12. The battery cell according to claim 11, wherein:
a sum of a total thickness of the elastic buffer pad in a free state and a total thickness of the electrode component in a fully-discharged state is 80% to 99% of the diameter of the inner cavity of the casing, optionally 85% to 98%, and further optionally 90% to 95%; and/or
a sum of the total thickness of the elastic buffer pad in the free state and a total thickness of the electrode component in a fully-charged state is 85% to 110% of the diameter of the inner cavity of the casing, optionally 98% to 105%, and further optionally 99% to 102%.
13. The battery cell according to claim 11, wherein:
the elastic buffer pad is disposed between the electrode component and the casing, and the ratio of an extension distance of the elastic buffer pad in the free state in the circumferential direction of the electrode component to the perimeter of the electrode component is 0.8 to 1.2, optionally 0.85 to 1.1, and further optionally 0.9 to 1.05; and/or
the ratio of an extension distance of the elastic buffer pad in the free state in the height direction of the electrode component to the height of the electrode component is 0.8 to 1.2, optionally 0.85 to 1.1, and further optionally 0.9 to 1.05.
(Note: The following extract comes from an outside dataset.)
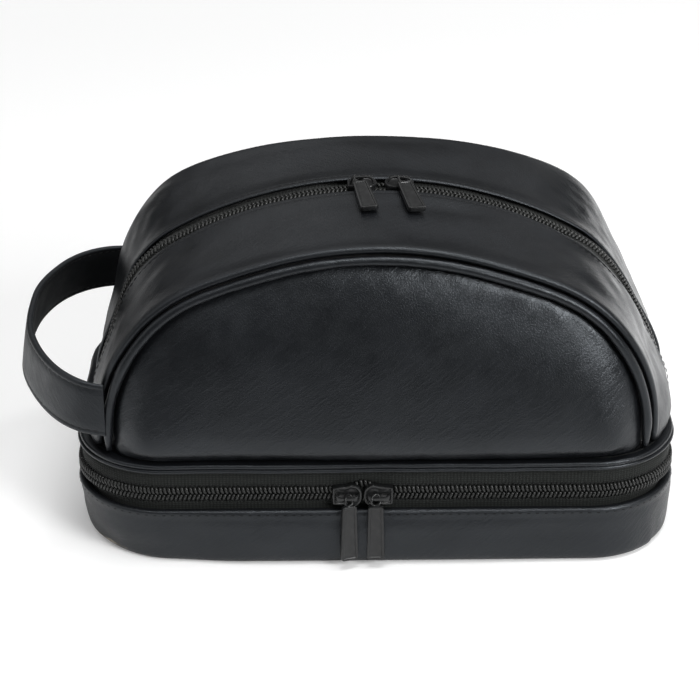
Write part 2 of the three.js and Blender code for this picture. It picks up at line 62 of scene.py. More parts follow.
# The footprint and the dome, as the CAD has them
BAG_WIDTH, BAG_DEPTH, CORNER = 267.0, 148.0, 40.0
STRAIGHT_X, STRAIGHT_Y = BAG_WIDTH / 2 - CORNER, BAG_DEPTH / 2 - CORNER
CORNER_ARC = CORNER * math.pi / 2
FRONT_CORNER_END = STRAIGHT_X + CORNER_ARC
SIDE_END = FRONT_CORNER_END + 2 * STRAIGHT_Y
REAR_CORNER_END = SIDE_END + CORNER_ARC
OUTLINE_HALF = REAR_CORNER_END + STRAIGHT_X
ZIP_END = REAR_CORNER_END + 8.0

TRAY_TOP, RIM_UNDERSIDE, RIM_TOP, DOME_FOOT = 26.5, 46.5, 50.5, 50.8
CHAIN_HEIGHT = TRAY_TOP + 7.0
LOWER_TAPE_INSET, TOP_TAPE_INSET = 4.3, 2.8
DOME_HEIGHT, STILT, CROWN_TURN = 99.0, 8.0, math.radians(25)
HALF_WIDTH, CREST_DEPTH, FOOT_INSET = 124.5, 57.0, 1.5
RADIUS_STEP = (HALF_WIDTH - DOME_HEIGHT + STILT) / (math.sin(CROWN_TURN) + math.cos(CROWN_TURN) - 1)
SHOULDER_RADIUS = HALF_WIDTH - RADIUS_STEP * math.sin(CROWN_TURN)
CROWN_RADIUS = SHOULDER_RADIUS + RADIUS_STEP
CROWN_LENGTH = CROWN_RADIUS * CROWN_TURN
SHOULDER_LENGTH = SHOULDER_RADIUS * (math.pi / 2 - CROWN_TURN)
ARCH_HALF = CROWN_LENGTH + SHOULDER_LENGTH + STILT
RIDGE_INSET, PIPING_INSET, PIPING_RADIUS, PANEL_INSET = 1.8, 7.7, 2.2, 10.0
# How far from the middle the arch is read for the ridge, the piping and the panel
RIDGE_Y, PIPING_Y, PANEL_Y = 60.0, 64.0, 74.0


def smoothstep(value, low, high):
    share = np.clip((value - low) / (high - low), 0, 1)
    return share * share * (3 - 2 * share)


def circle(count):
    """Evenly spaced angles round a full turn."""
    return np.linspace(0, 2 * math.pi, count + 1)[:-1]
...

14. The battery cell according to claim 13, wherein the extension distance of the elastic buffer pad in the free state in the circumferential direction of the electrode component is less than or equal to the perimeter of the electrode component; and/or the extension distance of the elastic buffer pad in the free state in the height direction of the electrode component is less than or equal to the height of the electrode component.
15. The battery cell according to claim 1, wherein:
the thickness of a single elastic buffer pad in the free state is 2% to 15% of the thickness of a single electrode component in the fully-discharged state, optionally 5% to 10%; and/or
the thickness of the single elastic buffer pad in the free state is 0.2 mm to 10.5 mm.
16. A battery, comprising the battery cell according to claim 1.
17. An electrical apparatus, comprising the battery according to claim 16.